Moments after the formal ribbon-cutting ceremony on Feb. 13 that officially opened the door, the cash register began ringing as high school students at the Riverview School who are running the cafe began serving a line of lunchtime customers. While the cafe is open daily for staff and students in the three District 75 schools co-located in the Long Island City building, it has a more important mission.
“In this simulated workplace, students are experiencing a real-life work environment and learning to deal with curve balls they don’t get in the classroom,” said Chapter Leader Pascual Lleras, who spearheaded the project.
The students, who have multiple disabilities, run the cafe from the ground up. They prepare shopping lists, buy, display, market, sell and, at the end of the day, inventory their merchandise — which includes soup, coffee, snacks, fruit and water.
They are also improving their social skills and learning how to deal with difficult customers, having role-played scenarios in the classroom before becoming retailers.
Jill Guzzardo, a special education teacher and a school-based coach, said a parent who couldn’t take her son into stores because he lacked the social skills to behave no longer has that problem as the boy focuses on what it takes to be part of the business.
Students with a more artistic bent are creating swag-bag gift items and cards appropriate to the season for the cafe inventory.
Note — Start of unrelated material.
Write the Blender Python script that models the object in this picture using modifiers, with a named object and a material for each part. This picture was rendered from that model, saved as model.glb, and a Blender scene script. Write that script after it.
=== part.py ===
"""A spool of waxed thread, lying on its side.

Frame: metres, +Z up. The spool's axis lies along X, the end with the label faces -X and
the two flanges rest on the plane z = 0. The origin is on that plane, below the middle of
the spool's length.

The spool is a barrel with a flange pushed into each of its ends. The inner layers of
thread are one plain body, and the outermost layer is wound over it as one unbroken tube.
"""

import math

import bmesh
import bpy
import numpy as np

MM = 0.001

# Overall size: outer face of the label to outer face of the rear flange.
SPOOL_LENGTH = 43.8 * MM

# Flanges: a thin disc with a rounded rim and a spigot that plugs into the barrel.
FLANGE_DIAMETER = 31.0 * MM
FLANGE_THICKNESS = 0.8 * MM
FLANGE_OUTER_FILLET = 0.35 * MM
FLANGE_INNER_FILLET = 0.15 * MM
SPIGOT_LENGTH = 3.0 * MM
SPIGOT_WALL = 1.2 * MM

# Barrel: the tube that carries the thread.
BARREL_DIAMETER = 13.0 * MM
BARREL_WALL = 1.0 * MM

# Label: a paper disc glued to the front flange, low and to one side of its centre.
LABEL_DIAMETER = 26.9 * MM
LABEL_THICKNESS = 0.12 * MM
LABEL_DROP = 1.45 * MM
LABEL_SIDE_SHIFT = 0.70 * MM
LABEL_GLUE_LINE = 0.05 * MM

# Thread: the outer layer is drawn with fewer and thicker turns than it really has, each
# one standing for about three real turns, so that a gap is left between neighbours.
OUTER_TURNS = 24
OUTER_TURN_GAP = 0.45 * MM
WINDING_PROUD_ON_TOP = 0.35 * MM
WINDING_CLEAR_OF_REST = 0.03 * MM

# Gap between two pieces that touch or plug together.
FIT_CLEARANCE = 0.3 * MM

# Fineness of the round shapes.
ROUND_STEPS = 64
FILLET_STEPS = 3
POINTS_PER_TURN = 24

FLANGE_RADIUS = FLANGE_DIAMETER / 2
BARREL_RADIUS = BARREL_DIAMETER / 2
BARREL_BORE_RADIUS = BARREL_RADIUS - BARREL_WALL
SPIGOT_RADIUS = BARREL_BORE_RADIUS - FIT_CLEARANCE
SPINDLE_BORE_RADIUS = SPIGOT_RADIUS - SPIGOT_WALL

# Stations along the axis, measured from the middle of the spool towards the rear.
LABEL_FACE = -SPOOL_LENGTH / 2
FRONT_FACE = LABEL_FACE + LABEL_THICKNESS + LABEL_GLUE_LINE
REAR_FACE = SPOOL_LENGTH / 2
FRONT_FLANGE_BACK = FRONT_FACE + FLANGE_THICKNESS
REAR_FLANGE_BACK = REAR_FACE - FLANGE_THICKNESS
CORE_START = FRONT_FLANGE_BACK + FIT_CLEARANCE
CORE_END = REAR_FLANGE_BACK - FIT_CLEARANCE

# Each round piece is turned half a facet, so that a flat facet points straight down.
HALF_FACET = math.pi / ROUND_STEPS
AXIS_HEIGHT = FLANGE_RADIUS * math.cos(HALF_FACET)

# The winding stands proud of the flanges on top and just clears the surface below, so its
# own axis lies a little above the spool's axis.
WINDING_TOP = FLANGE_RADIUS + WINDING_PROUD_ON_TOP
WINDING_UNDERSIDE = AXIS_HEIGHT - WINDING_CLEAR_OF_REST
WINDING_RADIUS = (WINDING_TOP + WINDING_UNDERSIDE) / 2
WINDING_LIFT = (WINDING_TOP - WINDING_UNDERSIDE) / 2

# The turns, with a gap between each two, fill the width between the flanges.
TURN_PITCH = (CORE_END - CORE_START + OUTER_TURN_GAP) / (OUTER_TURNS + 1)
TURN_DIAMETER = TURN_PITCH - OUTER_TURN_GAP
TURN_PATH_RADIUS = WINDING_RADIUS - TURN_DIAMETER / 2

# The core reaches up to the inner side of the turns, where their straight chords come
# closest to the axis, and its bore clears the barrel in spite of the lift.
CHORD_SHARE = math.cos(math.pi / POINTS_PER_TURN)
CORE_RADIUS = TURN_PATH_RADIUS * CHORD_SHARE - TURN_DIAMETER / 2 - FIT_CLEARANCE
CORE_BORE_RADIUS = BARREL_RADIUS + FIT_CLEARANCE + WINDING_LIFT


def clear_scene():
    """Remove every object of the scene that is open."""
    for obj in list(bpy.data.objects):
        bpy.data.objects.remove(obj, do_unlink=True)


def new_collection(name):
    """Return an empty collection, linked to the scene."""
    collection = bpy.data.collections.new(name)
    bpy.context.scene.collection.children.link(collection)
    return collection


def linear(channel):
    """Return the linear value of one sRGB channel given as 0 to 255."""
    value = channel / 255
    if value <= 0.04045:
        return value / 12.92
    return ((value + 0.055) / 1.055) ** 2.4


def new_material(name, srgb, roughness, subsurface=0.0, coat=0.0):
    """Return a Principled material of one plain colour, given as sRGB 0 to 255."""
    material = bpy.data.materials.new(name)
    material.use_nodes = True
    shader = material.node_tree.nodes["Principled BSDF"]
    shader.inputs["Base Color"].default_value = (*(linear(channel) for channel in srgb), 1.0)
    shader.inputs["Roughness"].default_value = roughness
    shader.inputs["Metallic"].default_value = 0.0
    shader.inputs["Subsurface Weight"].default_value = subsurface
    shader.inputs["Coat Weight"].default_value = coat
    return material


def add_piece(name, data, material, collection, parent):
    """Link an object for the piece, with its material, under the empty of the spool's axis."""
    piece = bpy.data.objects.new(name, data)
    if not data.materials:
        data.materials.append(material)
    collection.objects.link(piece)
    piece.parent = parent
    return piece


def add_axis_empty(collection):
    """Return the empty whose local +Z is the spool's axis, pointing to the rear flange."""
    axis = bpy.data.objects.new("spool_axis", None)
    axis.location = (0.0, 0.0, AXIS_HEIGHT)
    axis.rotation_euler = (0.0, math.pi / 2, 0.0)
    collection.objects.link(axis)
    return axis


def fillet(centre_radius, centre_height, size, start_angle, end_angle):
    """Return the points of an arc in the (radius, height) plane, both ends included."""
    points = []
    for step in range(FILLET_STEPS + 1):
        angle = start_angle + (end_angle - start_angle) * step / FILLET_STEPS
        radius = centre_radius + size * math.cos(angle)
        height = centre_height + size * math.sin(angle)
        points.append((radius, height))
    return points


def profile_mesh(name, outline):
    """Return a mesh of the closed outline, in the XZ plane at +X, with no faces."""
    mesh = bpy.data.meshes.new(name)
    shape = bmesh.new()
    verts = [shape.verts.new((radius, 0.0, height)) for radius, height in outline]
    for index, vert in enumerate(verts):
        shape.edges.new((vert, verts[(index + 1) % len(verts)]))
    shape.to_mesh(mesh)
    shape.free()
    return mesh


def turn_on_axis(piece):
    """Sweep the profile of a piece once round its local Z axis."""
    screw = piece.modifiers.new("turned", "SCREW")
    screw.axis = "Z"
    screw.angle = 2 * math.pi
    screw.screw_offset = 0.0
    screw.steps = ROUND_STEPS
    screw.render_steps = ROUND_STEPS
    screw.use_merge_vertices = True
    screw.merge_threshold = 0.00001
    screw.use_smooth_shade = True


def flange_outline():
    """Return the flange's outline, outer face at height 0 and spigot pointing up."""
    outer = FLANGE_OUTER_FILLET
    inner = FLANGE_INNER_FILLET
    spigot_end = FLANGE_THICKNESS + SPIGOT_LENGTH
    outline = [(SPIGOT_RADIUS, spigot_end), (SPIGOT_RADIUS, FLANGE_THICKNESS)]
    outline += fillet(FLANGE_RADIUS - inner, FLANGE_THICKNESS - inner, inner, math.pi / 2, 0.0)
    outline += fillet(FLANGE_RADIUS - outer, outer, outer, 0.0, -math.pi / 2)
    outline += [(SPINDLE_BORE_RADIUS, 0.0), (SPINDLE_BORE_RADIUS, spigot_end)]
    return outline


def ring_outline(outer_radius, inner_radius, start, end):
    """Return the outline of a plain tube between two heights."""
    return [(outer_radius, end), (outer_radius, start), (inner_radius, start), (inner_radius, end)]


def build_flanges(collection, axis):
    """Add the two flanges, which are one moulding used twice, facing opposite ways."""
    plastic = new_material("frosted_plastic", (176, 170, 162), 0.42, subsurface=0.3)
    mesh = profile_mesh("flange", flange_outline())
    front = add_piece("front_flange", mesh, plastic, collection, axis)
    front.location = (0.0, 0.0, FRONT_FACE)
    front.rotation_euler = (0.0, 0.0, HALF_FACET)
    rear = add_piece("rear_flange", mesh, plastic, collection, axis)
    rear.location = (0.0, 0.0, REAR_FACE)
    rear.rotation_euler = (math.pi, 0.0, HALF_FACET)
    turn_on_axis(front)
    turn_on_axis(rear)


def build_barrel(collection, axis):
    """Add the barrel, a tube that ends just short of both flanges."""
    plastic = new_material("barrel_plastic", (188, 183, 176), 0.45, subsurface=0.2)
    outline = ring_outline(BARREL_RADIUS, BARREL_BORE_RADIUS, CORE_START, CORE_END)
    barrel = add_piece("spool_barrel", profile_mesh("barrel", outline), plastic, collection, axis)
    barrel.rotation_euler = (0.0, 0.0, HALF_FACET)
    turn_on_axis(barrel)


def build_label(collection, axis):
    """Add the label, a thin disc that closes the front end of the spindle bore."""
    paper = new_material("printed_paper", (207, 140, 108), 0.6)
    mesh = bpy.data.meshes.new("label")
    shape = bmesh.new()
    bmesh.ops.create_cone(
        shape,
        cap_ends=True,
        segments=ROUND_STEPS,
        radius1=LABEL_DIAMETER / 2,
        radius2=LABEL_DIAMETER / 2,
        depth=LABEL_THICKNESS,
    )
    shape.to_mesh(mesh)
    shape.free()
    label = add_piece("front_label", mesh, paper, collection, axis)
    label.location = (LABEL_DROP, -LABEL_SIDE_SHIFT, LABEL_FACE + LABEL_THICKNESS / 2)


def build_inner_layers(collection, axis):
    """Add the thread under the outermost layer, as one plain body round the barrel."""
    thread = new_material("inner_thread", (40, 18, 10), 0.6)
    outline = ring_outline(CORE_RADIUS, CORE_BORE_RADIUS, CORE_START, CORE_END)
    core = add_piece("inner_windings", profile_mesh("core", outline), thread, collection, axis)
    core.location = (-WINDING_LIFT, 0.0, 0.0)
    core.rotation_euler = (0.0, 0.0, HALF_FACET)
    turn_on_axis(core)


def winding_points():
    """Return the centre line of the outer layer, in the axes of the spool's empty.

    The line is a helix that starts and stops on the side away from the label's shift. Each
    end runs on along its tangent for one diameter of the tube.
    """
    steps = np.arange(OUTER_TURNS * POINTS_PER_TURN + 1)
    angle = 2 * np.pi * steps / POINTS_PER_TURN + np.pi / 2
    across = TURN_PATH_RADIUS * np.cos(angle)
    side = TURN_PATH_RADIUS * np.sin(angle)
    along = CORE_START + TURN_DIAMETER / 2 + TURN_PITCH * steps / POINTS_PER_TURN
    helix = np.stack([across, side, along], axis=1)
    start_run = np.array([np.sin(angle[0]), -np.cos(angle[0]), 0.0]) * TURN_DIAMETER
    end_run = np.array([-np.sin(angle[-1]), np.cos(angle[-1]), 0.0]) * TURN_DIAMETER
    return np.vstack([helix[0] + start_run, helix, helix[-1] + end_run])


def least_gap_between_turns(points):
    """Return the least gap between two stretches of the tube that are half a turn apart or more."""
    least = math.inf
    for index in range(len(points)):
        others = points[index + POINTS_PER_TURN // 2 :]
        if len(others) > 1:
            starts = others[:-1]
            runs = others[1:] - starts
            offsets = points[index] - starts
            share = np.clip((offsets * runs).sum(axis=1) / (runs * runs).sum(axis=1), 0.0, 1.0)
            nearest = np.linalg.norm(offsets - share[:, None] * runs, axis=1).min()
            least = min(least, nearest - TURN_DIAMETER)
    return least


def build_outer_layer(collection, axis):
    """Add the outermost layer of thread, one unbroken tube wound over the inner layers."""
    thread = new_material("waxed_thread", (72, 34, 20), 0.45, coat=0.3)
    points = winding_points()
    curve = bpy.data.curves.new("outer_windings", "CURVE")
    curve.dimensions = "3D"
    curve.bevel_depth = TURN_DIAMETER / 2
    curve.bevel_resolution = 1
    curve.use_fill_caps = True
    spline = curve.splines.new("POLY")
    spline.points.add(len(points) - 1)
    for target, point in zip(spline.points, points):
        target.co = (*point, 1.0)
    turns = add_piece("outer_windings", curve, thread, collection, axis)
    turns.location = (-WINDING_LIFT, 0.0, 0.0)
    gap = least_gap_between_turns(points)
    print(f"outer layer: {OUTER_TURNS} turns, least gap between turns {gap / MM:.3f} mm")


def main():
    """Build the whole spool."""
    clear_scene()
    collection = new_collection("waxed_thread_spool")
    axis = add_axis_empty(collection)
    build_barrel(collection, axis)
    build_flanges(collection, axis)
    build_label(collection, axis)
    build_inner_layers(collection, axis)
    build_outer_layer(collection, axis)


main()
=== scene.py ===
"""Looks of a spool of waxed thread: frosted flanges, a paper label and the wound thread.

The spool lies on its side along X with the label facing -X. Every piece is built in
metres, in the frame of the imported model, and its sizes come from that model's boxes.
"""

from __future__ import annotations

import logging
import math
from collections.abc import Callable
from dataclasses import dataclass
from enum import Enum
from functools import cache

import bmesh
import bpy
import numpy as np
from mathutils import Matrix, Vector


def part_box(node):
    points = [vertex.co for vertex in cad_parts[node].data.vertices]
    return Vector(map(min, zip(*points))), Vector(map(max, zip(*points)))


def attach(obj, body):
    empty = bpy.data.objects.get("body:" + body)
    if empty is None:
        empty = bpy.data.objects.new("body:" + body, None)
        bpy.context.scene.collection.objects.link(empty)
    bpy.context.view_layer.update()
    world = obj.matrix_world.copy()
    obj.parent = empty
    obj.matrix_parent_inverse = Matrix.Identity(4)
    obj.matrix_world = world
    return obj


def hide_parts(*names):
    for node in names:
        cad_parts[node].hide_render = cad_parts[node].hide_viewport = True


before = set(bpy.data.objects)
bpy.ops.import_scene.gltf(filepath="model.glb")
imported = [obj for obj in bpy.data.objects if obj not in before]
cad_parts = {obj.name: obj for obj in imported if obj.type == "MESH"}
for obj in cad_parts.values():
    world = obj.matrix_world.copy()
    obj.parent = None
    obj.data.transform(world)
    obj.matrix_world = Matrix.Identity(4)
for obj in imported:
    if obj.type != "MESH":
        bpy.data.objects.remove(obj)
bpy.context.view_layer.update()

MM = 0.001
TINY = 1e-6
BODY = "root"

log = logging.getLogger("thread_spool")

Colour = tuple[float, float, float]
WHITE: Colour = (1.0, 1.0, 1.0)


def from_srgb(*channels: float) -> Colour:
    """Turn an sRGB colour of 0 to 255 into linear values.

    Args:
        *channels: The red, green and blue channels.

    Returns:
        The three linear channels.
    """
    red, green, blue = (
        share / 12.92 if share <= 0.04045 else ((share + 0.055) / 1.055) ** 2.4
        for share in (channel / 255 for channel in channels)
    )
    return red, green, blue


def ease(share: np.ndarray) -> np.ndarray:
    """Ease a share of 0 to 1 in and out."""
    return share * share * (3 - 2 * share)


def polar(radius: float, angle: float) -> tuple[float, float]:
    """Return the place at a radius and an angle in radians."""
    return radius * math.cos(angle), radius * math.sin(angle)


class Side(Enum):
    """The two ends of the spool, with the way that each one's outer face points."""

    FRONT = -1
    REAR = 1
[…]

Teacher Kelli Ferrara worked with her class of five students on the “step-by-step procedure” of artfully crafting and packaging a variety of Valentine’s Day gifts.
Real-world issues of competition and taxes have also been part of the learning curve. At the Riverview Cafe, you can buy an ice-cold Snapple for one dollar, while a nearby merchant charges $2.50. And students are now over their surprise at having to add tax to the purchases on their first shopping trip.
The cafe is designed to meet the needs of students like Stefan, who was turned away when he interviewed for a job at CVS because he lacked experience.
“This real-world experience provides our students with skills they can take out into the community to become independent and successful,” said Margot Owen, a special education teacher and school-based coach.